The verbal volleys recalled North Korea’s statements about Trump before the dramatic change in course and the start of negotiations with Washington. In 2017, state media quoted North Korean leader Kim Jong Un calling Trump “the mentally deranged U.S. dotard.”

However, there are no signs the Iranian leadership would welcome talks.

Federal judges send 2020 census lawsuit back to lower court

BALTIMORE — A lawsuit that alleges a 2020 census question pushed by the Trump administration violates minorities’ rights will be sent back to a federal court in Maryland so new evidence can be considered, U.S. appeals judges ruled Tuesday.

The 4th Circuit Court of Appeals’ decision comes a day after U.S. District Judge George Hazel of Maryland suggested in an opinion that racial discrimination and partisan power plays could be the underlying motives in asking everyone in the country about citizenship status. The 4th Circuit’s order sending the case back to Hazel could be pivotal.

“The decision today opens up a potentially new legal front in the fight against the citizenship question,” said Thomas Wolf, counsel for the Democracy Program at the Brennan Center for Justice and an expert on census matters.
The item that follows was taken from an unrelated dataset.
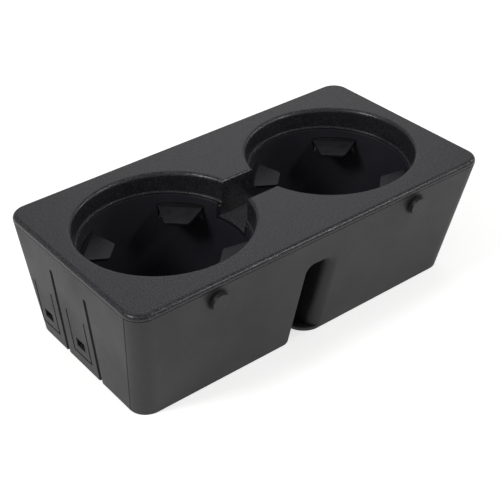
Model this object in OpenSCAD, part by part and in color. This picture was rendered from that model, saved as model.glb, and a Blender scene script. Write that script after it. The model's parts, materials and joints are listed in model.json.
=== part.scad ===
// Car cup holder: a two-cup console insert with a handle channel and sprung grip fingers.
// Millimetres. X runs along the cups, -Y is the front, +Z is up and Z = 0 is the flat base.

/* [Body] */
// Length of the deck
deck_l = 224; // [216:1:240]
// Width of the deck
deck_w = 120; // [116:1:128]
// Height from the base to the deck
body_h = 68; // [64:1:76]
// Radius of the deck's corners seen from above
plan_r = 10; // [8:0.5:12]
// Rounding along the top edge of the deck
edge_r = 2.4; // [1:0.1:2.4]
// Height of the deck moulding's rim, down to the seam
rim_h = 2.6; // [2.5:0.1:3]
// Wall thickness of the housing
wall = 2.5; // [2:0.1:3]
// Thickness of the housing's floor
floor_t = 2; // [1.5:0.1:2.5]
// Distance that the front and back walls lean in by at the base
front_in = 10; // [6:0.5:11]
// Distance that the left end leans in by at the base
left_in = 4; // [2:0.5:6]
// Distance that the right end leans in by at the base
right_in = 15; // [10:0.5:15]
// Depth and height of the shadow groove along the seam
seam_groove = 0.4; // [0.3:0.05:0.6]

/* [Cups] */
// Width of the deck in front of and behind a mouth
side_margin = 14; // [14:0.5:16]
// Width of the deck between a mouth and the deck's end
end_margin = 11; // [11:0.5:12]
// Width of the deck between the two mouths
bridge = 18; // [18:0.5:20]
// Distance that the ring wall leans in by from the mouth to the ledge
ring_lean = 0.6; // [0.4:0.1:0.7]
// Thickness of the ring wall and of the channel's walls
ring_t = 2; // [1.6:0.1:2.2]
// Rounding of the deck into each mouth
rim_r = 2.2; // [1:0.1:2.4]
// Depth of the ledge below the deck at the cup's axis
ledge_z = 12.2; // [11.5:0.1:13]
// Slope of the ledge, down to the front and down to the right
ledge_tilt = [2.6, 0.9];
// Distance of the ledge's opening inside the mouth's radius
ledge_in = 1.4; // [1.3:0.1:1.5]
// Thickness of the ledge's lip
lip_t = 1.3; // [1.2:0.1:1.6]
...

The Supreme Court is expected to decide this week whether the Trump administration can add its citizenship question to the 2020 population survey. However, the justices are not considering legal questions about whether the citizenship addition might be discriminatory.

Now that the 4th Circuit has sent this lawsuit back to the federal court in Maryland, Hazel could issue an injunction blocking the citizenship question. If that were to happen, the order issued by the lower court would have to hold until the Supreme Court can take up the matter, according to Wolf.